======== DATA FOR THE TASK ========

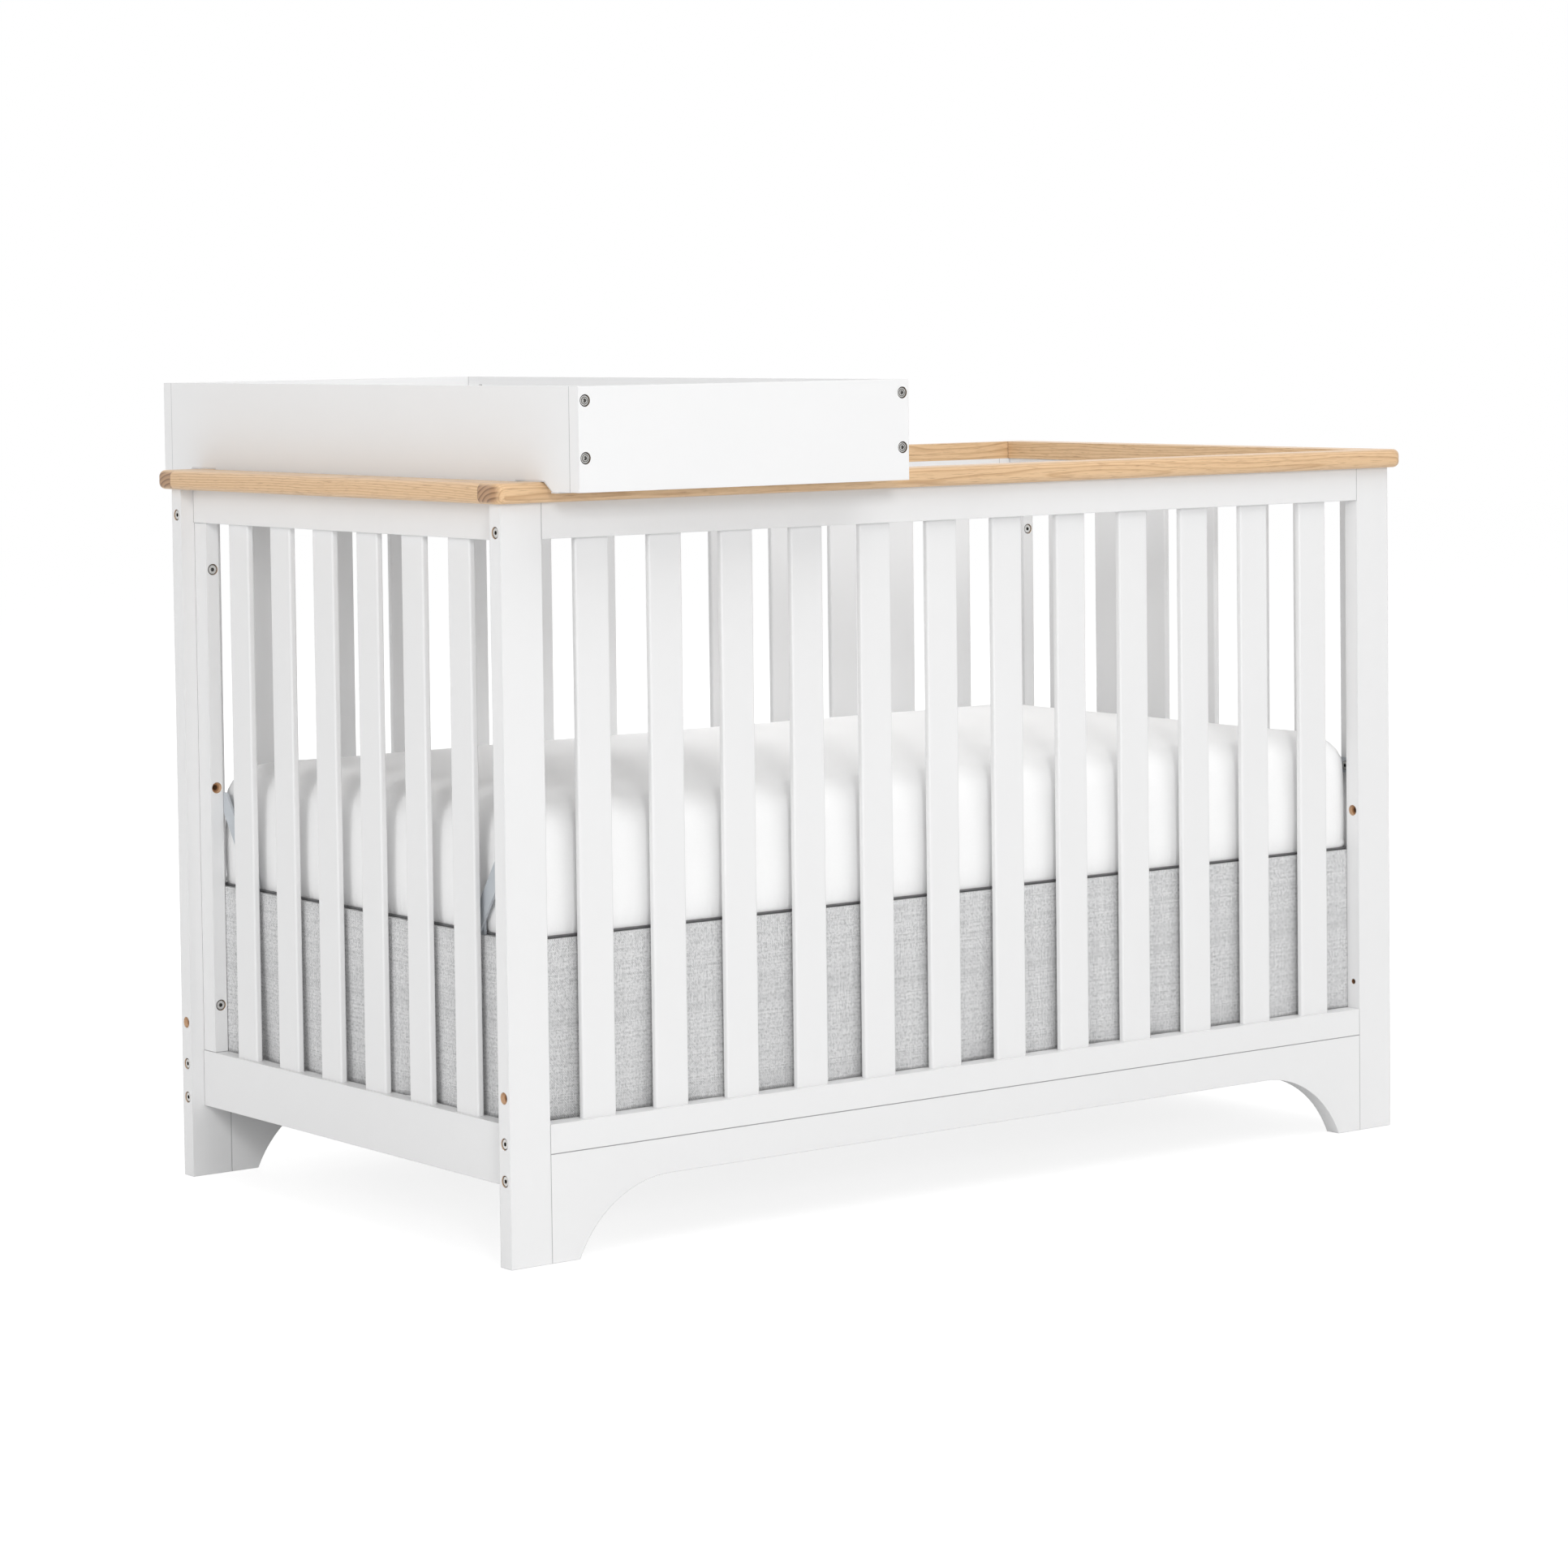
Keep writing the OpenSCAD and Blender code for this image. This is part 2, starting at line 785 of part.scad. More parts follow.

========
======== DATA FOR THE TASK ========

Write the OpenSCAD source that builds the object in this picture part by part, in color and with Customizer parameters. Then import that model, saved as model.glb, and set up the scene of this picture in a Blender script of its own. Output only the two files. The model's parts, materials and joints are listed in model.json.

========
======== DATA FOR THE TASK ========

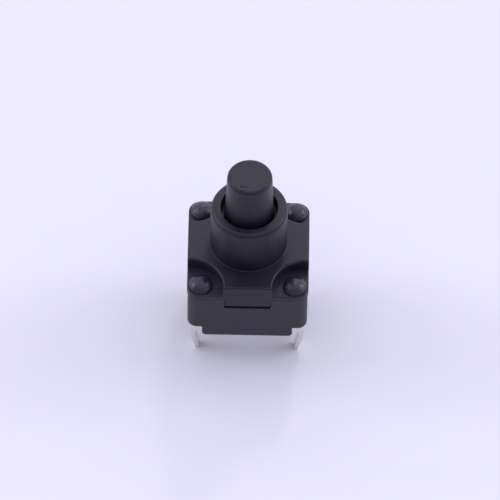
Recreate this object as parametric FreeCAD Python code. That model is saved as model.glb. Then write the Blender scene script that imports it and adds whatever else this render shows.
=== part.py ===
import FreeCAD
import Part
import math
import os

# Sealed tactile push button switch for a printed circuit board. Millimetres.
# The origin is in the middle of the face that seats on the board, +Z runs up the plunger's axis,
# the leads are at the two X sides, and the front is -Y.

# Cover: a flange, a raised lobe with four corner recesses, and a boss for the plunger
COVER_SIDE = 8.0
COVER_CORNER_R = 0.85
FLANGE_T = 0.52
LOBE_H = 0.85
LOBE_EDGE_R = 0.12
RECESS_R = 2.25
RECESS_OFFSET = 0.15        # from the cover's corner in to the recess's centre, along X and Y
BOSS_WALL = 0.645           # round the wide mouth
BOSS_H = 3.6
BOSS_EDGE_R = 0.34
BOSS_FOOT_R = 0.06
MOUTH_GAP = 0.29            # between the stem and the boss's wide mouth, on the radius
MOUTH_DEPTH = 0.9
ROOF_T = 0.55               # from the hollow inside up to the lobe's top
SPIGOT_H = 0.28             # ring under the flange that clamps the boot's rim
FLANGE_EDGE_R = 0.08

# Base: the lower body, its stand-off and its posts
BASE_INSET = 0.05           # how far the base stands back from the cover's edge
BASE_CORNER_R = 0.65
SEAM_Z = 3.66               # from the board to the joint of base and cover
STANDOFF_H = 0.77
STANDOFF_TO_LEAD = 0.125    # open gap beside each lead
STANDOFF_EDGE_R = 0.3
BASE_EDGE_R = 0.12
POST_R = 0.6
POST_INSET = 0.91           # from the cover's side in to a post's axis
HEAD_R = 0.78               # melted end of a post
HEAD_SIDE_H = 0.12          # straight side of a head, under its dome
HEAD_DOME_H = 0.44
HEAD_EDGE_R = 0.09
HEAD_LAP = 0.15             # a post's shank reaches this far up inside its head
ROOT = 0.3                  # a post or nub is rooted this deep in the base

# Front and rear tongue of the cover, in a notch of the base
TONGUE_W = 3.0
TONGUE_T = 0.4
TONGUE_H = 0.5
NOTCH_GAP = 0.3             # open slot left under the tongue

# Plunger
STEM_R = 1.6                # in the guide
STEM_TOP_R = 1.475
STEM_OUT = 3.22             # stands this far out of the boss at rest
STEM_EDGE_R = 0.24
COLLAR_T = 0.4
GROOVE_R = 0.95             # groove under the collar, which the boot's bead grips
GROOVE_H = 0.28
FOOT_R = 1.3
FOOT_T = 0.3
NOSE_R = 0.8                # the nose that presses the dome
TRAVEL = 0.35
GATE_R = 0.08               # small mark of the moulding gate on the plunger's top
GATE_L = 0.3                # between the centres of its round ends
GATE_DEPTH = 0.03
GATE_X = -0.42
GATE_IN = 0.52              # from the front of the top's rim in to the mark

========

WRITTEN REQUEST — Collect the complete line wherever the string "FreeCAD" appears in the records.

FINAL RESULT —
Recreate this object as parametric FreeCAD Python code. That model is saved as model.glb. Then write the Blender scene script that imports it and adds whatever else this render shows.
import FreeCAD